87.   (a)    Unless otherwise determined by the Company in general meeting, the number of Directors shall not be less than three (3) Directors, the exact number of Directors to be determined from time to time by the Board of Directors.

 

  (b)

Notwithstanding anything to the contrary in these Articles, for so long as the Founder Entities1 or their Affiliates remain as shareholders of the Company, such shareholders shall together be entitled, but not obligated, to appoint, remove and replace at least two (2) Director(s) (each, a “Founder Entity Appointed Director”) by delivering a written notice to the Company, and such appointment, removal or replacement as specified therein shall be valid and effective automatically and forthwith upon delivery of such written notice to the Company (without the requirement for any further approval or action on the part of the Members or the Directors), and the Company shall update the Register of Directors and Officers accordingly.

 

  (c)

The Board of Directors shall elect and appoint a Chairman by a majority of the Directors then in office, and the period for which the Chairman will hold office will also be determined by a majority of all of the Directors then in office.
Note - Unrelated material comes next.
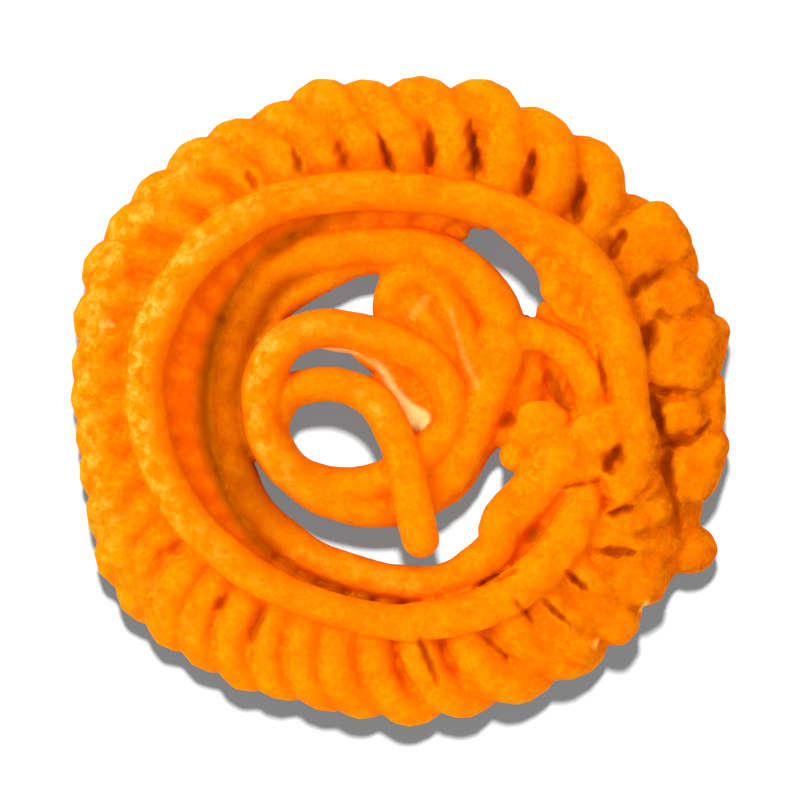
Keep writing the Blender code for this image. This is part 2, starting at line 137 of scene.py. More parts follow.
# The free stretches of the strand: x, y, height of the middle line, half thickness.
CENTRE = (
    (24.8, -8.3, 9.2, 3.8), (21.2, -12.6, 8.3, 3.8), (16.2, -18.0, 7.4, 3.7), (14.6, -22.6, 6.9, 3.2),
    (7.6, -27.2, 6.5, 2.8), (0.0, -27.6, 6.2, 2.8), (-9.0, -25.3, 5.9, 2.8), (-15.6, -21.9, 5.6, 2.8),
    (-22.6, -14.8, 5.2, 2.7), (-25.6, -3.0, 5.0, 2.6), (-24.4, 9.0, 5.3, 2.7), (-20.3, 18.0, 5.9, 2.9),
    (-14.4, 21.6, 6.3, 3.0), (-6.0, 23.3, 6.7, 3.1), (1.5, 23.2, 6.9, 3.1), (7.2, 21.5, 6.9, 3.1),
    (12.5, 17.8, 6.8, 3.1), (15.7, 12.4, 6.8, 3.1), (15.8, 7.2, 6.9, 3.1), (13.5, 1.2, 7.0, 3.1),
    (11.0, -5.3, 6.6, 3.1), (7.4, -11.3, 6.0, 3.1), (2.3, -15.3, 5.6, 3.1), (-3.8, -16.2, 5.6, 3.1),
    (-10.5, -14.7, 6.1, 3.1), (-16.8, -10.4, 6.9, 3.1), (-20.4, -4.5, 7.6, 3.1), (-20.7, 2.3, 8.0, 3.1),
    (-18.0, 8.0, 8.1, 3.1), (-13.5, 10.4, 8.1, 3.0), (-8.3, 10.6, 8.0, 2.9), (-2.3, 9.2, 7.8, 3.0),
    (3.0, 6.6, 7.5, 3.0), (6.9, 2.3, 7.2, 3.0), (7.8, -2.8, 7.0, 3.0), (4.8, -7.2, 7.2, 3.1),
    (-1.8, -11.6, 7.2, 3.0), (-8.6, -13.0, 6.8, 2.9), (-15.6, -10.9, 6.2, 2.8), (-19.1, -4.8, 5.7, 2.8),
    (-17.6, 0.1, 5.9, 2.8), (-14.3, 2.0, 6.4, 2.7), (-9.6, 2.4, 7.0, 2.7), (-4.2, 0.3, 7.8, 2.8),
    (-1.1, -4.2, 8.6, 2.85), (0.8, -9.8, 9.5, 2.9), (2.1, -15.8, 9.9, 2.9), (3.2, -20.8, 9.2, 2.85),
)
INNER_TURN_EDGE = (
    (-23.4, 3.0, 4.6, 2.4), (-21.6, 9.0, 4.4, 2.5), (-18.0, 14.2, 4.4, 2.4), (-12.6, 18.0, 4.6, 2.4),
    (-6.0, 20.9, 5.0, 2.4), (1.0, 22.0, 5.4, 2.6),
)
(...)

The Chairman shall preside as chairman at every meeting of the Board of Directors. To the extent the Chairman is not present at a meeting of the Board of Directors within fifteen minutes after the time appointed for holding the same, the attending Directors may choose one of their number to be the chairman of the meeting.

 

  (d)

The Shareholders may by Ordinary Resolution appoint any person to be a Director that is not a Founder Entity Appointed Director.

 

  (e)

The Board may, by the affirmative vote of a simple majority of the remaining Directors present and voting at a Board meeting, appoint any person as a Director, to fill a casual vacancy on the Board (other than a Founder Entity Appointed Director) or as an addition to the existing Board.

 

  (f)

An appointment of a Director may be on terms that the Director shall automatically retire from office (unless he has sooner vacated office) at the next or a subsequent annual general meeting or upon any specified event or after any specified period in a written agreement between the Company and the Director, if any; but no such term shall be implied in the absence of express provision. Any Director whose term of office expires shall be eligible for re-election at a meeting of the Shareholders or re-appointment by the Board.

 

88.

A Director (other than a Founder Entity Appointed Director) may be removed from office by Ordinary Resolution (except with regard to the removal of the Chairman, who may only be removed from office by Special Resolution) of the Company, notwithstanding anything in these Articles or in any agreement between the Company and such Director (but without prejudice to any claim for damages under such agreement). The notice of any meeting at which a resolution to remove a Director shall be proposed or voted upon must contain a statement of the intention to remove that Director and such notice must be served on that Director not less than ten (10) calendar days before the meeting. Such Director is entitled to attend the meeting and be heard on the motion for his removal. A vacancy on the Board created by the removal of a Director under the previous sentence may be filled by Ordinary Resolution or by the affirmative vote of a simple majority of the remaining Directors present and voting at a Board meeting.

 

1 

Defined as Tonyhan Limited and Yanli Holdings Limited.